Moi aussi j’aime les sacs : les petits pour sortir ou les grands pour voyager/aller au bureau et emmener ordi, livre, etc. Mais de là à être hystérique pour un sac et vouloir dormir à l’intérieur… je reste sans voix.
Les « it » ces mythes de l’ère 3.0, tissus de mensonges ?
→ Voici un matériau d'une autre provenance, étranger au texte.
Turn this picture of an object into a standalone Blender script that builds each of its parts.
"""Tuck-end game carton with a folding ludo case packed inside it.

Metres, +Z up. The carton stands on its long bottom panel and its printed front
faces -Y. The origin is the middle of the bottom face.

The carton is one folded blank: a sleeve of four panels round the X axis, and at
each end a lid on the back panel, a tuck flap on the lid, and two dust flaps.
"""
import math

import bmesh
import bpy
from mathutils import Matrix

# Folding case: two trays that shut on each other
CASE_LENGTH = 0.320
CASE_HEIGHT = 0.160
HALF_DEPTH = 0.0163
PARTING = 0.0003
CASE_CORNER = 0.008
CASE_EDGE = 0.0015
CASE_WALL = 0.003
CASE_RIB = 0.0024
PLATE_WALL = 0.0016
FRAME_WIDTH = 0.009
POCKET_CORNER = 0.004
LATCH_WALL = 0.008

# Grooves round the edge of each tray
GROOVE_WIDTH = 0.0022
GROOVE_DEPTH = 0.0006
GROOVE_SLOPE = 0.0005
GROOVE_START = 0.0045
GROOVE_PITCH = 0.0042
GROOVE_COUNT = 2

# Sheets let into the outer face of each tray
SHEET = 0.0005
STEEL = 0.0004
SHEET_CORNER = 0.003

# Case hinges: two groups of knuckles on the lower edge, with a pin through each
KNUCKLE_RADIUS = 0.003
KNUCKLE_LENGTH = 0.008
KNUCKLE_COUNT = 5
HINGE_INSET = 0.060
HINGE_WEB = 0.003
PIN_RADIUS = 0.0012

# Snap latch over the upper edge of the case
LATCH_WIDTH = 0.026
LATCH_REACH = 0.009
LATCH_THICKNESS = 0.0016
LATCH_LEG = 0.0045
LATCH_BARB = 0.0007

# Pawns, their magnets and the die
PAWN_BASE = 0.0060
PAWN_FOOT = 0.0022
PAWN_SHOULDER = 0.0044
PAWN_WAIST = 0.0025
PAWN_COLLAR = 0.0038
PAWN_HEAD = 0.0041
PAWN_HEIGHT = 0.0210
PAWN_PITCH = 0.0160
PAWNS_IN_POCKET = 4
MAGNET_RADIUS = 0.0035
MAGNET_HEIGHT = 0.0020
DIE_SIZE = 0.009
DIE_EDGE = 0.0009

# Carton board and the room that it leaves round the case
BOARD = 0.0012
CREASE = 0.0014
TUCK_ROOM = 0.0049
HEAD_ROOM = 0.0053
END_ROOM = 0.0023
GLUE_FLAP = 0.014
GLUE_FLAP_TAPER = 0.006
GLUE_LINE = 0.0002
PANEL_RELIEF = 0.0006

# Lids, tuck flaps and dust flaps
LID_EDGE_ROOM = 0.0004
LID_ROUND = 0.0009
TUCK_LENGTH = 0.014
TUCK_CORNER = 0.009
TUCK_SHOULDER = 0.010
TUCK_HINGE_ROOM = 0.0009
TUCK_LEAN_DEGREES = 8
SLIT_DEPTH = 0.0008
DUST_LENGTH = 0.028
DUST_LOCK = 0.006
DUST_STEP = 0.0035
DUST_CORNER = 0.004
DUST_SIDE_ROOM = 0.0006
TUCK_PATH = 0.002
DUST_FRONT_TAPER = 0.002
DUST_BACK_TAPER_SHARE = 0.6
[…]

Mona Chollet démonte aussi les principes de cette association industrie du luxe-presse qui créée des it à tout-va : it-girls, it-bags, it-shoes, etc. Quitte à ce que ces « it » aient une durée de vie limitée à quelques clics ou likes, alors que chacun de ces « it » est censé être le produit absolu, le plus parfait, le plus emblématique, le plus mythique. Bref, comment un produit mythique pourrait-il avoir une obsolescence programmée si rapide ? Mythe, mythologie. Il est vrai que les mythes (Hercule, Ariane, Thésée et les autres) nous semblent aujourd’hui cousus de fil blanc, du « fake » en quelque sorte. Et puis, emblématique de quoi ? D’une génération d’otaries ? D’hystériques qui confondent sac à main et sac de couchage ? Mythique pour qui ?
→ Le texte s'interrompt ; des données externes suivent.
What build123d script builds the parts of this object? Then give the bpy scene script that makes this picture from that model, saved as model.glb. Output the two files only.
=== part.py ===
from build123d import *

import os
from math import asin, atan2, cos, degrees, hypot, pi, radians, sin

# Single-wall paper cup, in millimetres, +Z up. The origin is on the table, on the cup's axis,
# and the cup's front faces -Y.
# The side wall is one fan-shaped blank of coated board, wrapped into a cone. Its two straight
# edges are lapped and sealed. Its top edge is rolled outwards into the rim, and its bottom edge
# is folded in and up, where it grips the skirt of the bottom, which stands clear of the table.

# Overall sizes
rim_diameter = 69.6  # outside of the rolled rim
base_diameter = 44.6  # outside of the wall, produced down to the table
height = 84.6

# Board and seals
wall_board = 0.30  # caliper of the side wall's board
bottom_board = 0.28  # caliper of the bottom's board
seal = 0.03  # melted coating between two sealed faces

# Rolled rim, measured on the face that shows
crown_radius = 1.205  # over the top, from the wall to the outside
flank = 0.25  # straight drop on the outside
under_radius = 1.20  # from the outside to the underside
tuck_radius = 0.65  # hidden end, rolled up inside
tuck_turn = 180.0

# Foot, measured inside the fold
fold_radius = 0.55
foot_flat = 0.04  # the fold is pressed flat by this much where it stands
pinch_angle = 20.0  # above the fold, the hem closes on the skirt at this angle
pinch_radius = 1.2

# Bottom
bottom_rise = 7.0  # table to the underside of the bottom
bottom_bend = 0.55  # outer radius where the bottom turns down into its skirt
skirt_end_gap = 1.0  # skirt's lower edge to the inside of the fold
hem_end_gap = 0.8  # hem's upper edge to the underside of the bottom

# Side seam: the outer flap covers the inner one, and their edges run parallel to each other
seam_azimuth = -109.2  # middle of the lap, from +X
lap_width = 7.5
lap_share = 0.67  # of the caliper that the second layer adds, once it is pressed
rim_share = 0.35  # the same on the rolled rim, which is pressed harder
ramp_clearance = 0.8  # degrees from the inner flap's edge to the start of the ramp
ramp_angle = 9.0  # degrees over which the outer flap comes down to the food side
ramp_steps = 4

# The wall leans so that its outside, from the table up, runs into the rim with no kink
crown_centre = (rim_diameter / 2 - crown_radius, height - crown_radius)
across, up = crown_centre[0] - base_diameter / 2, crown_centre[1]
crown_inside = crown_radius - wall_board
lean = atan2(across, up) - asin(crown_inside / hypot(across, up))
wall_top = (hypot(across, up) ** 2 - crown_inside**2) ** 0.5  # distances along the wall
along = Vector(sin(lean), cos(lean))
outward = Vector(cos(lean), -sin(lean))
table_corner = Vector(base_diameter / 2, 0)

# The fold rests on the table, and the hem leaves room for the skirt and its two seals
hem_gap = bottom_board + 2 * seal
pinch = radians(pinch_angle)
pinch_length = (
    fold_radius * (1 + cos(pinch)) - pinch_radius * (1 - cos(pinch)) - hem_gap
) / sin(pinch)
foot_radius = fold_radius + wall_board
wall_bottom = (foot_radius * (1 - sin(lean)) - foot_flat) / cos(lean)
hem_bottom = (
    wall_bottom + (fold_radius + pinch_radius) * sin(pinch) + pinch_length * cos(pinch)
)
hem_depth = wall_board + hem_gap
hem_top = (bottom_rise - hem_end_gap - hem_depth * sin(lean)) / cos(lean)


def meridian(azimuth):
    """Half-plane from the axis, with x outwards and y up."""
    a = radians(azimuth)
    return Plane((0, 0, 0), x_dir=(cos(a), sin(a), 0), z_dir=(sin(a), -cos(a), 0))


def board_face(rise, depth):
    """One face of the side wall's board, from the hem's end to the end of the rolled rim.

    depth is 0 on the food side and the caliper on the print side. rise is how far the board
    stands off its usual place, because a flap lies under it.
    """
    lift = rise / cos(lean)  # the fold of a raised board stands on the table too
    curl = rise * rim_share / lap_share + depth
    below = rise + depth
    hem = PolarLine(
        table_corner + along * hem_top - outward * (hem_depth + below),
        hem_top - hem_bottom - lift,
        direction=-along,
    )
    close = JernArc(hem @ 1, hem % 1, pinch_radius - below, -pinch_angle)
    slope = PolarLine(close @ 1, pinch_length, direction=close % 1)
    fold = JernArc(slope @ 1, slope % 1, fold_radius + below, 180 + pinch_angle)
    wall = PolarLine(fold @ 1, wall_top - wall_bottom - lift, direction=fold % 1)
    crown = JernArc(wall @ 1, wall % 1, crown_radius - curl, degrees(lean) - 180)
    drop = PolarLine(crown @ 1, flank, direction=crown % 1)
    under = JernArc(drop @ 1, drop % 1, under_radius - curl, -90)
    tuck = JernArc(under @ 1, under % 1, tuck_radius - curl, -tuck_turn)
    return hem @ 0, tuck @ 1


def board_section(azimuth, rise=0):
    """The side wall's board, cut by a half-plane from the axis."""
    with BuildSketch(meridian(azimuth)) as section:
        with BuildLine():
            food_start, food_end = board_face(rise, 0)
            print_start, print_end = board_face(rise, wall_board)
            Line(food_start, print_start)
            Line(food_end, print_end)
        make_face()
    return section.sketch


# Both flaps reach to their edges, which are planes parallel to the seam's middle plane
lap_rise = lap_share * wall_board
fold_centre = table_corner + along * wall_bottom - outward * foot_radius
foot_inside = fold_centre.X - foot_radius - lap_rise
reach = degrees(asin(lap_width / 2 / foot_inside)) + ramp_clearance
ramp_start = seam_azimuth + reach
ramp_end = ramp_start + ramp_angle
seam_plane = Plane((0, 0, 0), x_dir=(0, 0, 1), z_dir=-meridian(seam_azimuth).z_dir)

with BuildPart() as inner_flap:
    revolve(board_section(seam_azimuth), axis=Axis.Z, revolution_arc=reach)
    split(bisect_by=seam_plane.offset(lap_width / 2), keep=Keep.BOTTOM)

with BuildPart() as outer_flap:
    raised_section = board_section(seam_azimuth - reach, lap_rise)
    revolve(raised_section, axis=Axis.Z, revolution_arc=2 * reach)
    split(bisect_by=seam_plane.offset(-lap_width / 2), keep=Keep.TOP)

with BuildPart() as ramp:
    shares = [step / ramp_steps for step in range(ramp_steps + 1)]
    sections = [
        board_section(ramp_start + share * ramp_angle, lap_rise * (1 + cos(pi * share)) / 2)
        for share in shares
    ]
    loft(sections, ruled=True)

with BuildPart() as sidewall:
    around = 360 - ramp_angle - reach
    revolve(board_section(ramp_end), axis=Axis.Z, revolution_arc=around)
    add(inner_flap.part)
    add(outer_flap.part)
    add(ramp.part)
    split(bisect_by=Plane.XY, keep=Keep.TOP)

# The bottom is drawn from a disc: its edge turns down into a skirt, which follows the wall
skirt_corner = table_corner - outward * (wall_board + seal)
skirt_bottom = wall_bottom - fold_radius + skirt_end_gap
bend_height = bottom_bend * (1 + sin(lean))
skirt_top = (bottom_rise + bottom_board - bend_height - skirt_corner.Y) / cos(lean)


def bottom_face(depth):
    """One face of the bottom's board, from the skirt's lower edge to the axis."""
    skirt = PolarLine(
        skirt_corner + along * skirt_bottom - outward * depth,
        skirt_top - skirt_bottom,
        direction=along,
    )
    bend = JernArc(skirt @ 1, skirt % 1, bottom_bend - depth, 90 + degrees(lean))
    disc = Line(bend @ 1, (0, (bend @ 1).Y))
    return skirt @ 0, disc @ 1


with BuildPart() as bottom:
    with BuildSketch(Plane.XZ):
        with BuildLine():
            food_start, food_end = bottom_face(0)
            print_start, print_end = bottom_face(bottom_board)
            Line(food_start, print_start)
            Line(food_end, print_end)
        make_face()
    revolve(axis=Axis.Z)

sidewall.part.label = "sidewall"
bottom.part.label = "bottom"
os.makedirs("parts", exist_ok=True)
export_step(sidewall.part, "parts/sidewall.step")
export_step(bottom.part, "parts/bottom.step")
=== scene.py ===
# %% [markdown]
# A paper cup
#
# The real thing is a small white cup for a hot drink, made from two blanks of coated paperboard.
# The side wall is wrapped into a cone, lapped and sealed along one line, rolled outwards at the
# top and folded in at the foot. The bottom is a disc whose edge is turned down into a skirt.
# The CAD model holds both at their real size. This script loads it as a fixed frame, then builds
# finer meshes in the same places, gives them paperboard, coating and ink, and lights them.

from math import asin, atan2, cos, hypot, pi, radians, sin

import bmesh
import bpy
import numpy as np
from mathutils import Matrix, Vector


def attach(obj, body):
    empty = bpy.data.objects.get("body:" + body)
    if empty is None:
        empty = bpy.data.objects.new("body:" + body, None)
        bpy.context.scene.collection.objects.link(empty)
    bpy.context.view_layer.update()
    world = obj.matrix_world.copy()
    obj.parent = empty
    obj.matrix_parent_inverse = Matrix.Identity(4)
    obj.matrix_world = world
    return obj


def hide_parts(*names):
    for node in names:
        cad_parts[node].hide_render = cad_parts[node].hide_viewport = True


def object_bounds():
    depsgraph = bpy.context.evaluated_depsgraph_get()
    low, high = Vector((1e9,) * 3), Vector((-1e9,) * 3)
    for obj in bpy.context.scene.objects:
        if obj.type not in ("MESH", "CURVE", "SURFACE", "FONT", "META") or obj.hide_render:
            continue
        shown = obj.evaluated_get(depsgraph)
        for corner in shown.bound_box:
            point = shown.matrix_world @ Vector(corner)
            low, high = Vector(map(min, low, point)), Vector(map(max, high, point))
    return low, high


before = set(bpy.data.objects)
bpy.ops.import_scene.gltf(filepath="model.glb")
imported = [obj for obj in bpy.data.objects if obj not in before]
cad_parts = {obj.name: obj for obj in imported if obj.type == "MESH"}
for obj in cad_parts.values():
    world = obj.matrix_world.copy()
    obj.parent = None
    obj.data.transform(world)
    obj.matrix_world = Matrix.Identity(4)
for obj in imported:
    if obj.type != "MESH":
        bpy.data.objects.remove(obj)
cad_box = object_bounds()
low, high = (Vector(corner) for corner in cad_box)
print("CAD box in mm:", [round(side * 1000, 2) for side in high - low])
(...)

Les magazines travaillent avec constance à modeler les comportements féminins sur les desiderata supposés de la gent masculine, à travers d’innombrables articles sur ce que les hommes pensent, aiment, détestent, sur ce qui les rend fous, sur ce qui les dégoûte irrémédiablement.
MOna CHOLLET, Beauté fatale.
Pour Mona Chollet, le it-bag se trouve finalement être un marqueur social, la brave otarie a réalisé à ce qu’on attendait d’elle : se plier aux codes consuméristes d’une certaine féminité « clinquante, boursouflée, vulgaire » en dépensant une somme rondelette. Pire, le it-bag ne serait finalement que l’équivalent féminin du symbole phallique que sont les grosses cylindrées pour nos amis les hommes… Vous avouerez que le mythe en prend un sacré coup ! De là à corréler it-bag et lèvres clinquantes de botox, boursouflées et vulgaires de certaines, il n’y a qu’un (petit) pas. Mais, ne mettons pas tout le monde dans le même…sac !
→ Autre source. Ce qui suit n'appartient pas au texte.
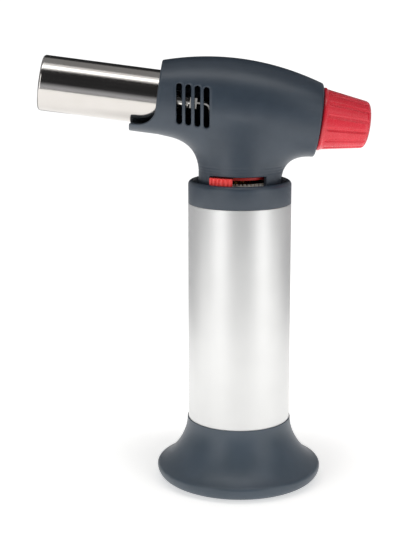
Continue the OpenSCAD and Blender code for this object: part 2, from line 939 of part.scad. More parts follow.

Avec beaucoup d’intelligence, d’ironie et de finesse, Mona Chollet déconstruit les rouages du complexe marketing-industrie du luxe-presse. Les femmes seraient, pour certaines, des victimes presque consentantes : pas complètement dupes du jeu qui se joue, elles consentiraient néanmoins au rôle qu’on leur prête. Quant aux autres…
Et les otaries alors ?
Au fil des pages de « Beauté fatale », je me suis demandée ce que pourrait penser une beauté fatale ou, tout du moins, une belle femme mais aussi une mère de famille à la lecture de cet ouvrage. Est-ce que des « otaries » (oui, j’adore cette métaphore) se réveilleraient ? Sauteraient-elles loin du cerceau pour une fois ? Et si, au lieu de jongler docilement avec, elles renvoyaient en pleine figure la baballe que leur lance l’Homme ? L’armée de journalistes d’Elle, et plus globalement de la presse « féminine » ont-elles pris conscience de la fatuité et/ou de la vacuité de leurs propos ?
L’homme est un créateur, la femme est une créature : cette division des rôles a des racines très anciennes.
Mona CHOLLET, Beauté fatale
Cet ouvrage m’a enchanté. J’espérais que Mona Chollet l’autrice serait fidèle aux propos de Mona Chollet la journaliste. J’ai été comblée. Relire un essai de sociologie m’a rappelé mes premières amours universitaires et à quel point la discipline me manque. Dérangeante, éclairante, fascinante. En dressant le portrait d’une époque, d’une classe ou d’un phénomène, la sociologie conduit le lecteur à s’interroger quant à son propre positionnement face au sujet d’étude. La sociologie (ré)ouvre de nouvelles perspectives. On peut cependant ne pas être d’accord avec tout ou partie de la thèse de l’auteur. Mais dans ce cas, on cherchera les failles du raisonnement ou des contre-exemples. De quoi activer l’intellect (comme dirait Garance Doré). ?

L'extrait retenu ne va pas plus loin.